2. **L2 Regularization (Ridge)**:

    **Idea**: L2 regularization adds a penalty proportional to the squared values of the model's coefficients to the loss function.

    **Effect**: It discourages large coefficient values, leading to a smoother model. Unlike L1 regularization, it rarely results in exactly zero coefficients.

    **Use Case**: Generally used to control the magnitude of the coefficients and reduce multicollinearity.

3. **Elastic Net Regularization**:

    **Idea**: Elastic Net combines L1 and L2 regularization. It adds a linear combination of L1 and L2 penalties to the loss function.

    **Effect**: This method combines the sparsity-inducing property of L1 with the smoothing effect of L2. It can handle multicollinearity while still promoting feature selection.

    **Use Case**: When you want a balance between L1 and L2 regularization, especially when dealing with high-dimensional data.

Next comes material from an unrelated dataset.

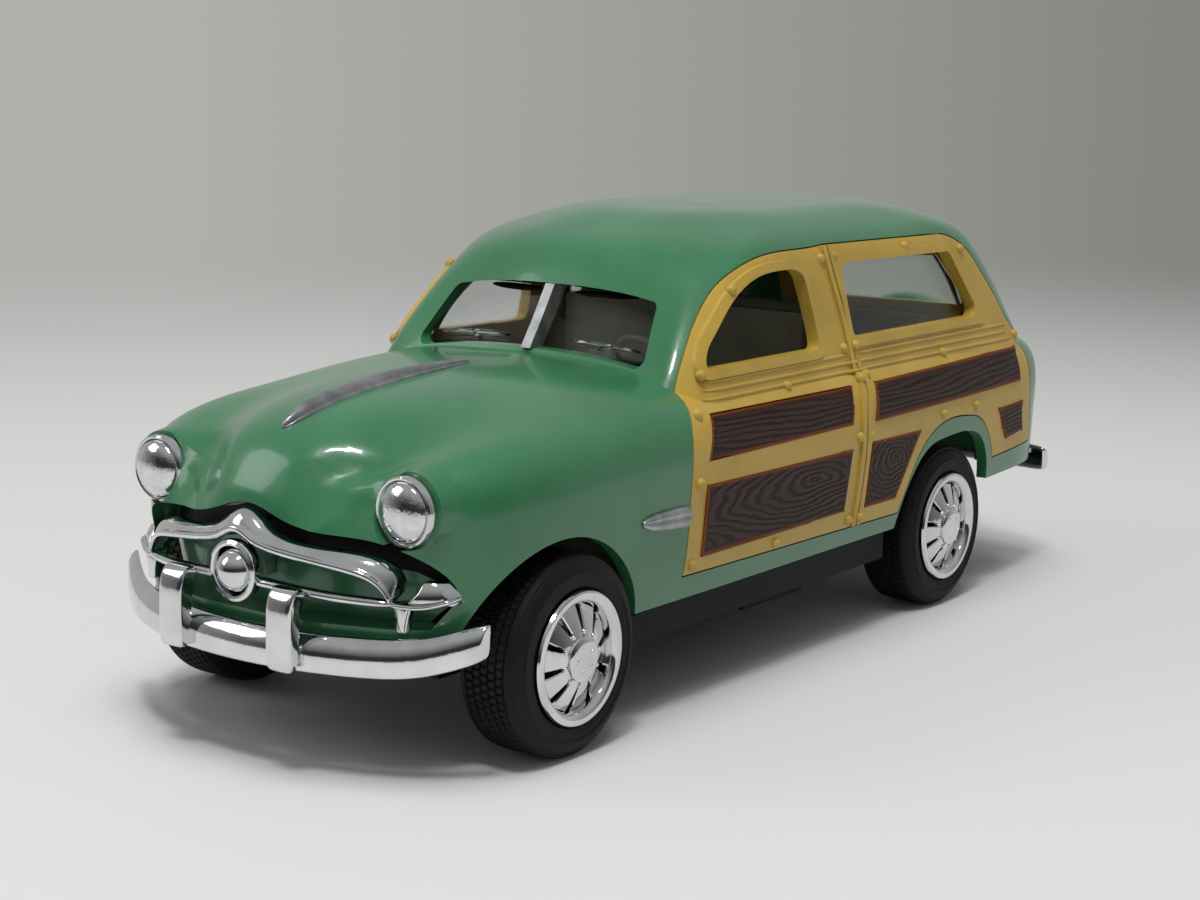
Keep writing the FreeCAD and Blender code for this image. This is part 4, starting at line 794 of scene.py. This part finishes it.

4. **Dropout (Neural Networks)**:

    **Idea**: Dropout involves randomly "dropping out" (ignoring) a fraction of neurons during each training iteration. This prevents the network from relying too heavily on specific neurons and encourages the network to learn more robust features.
    
    **Effect**: It acts as a form of regularization by reducing co-adaptation between neurons and prevents overfitting.

   **Use Case**: Primarily used in neural networks to prevent overfitting.


These regularization techniques add penalties to the loss function that the model aims to minimize during training. By incorporating these penalties, models are discouraged from fitting the training data too closely, leading to better generalization on unseen data. The choice of regularization technique and the strength of the regularization parameter depends on the specific problem, the amount of available data, and the complexity of the model.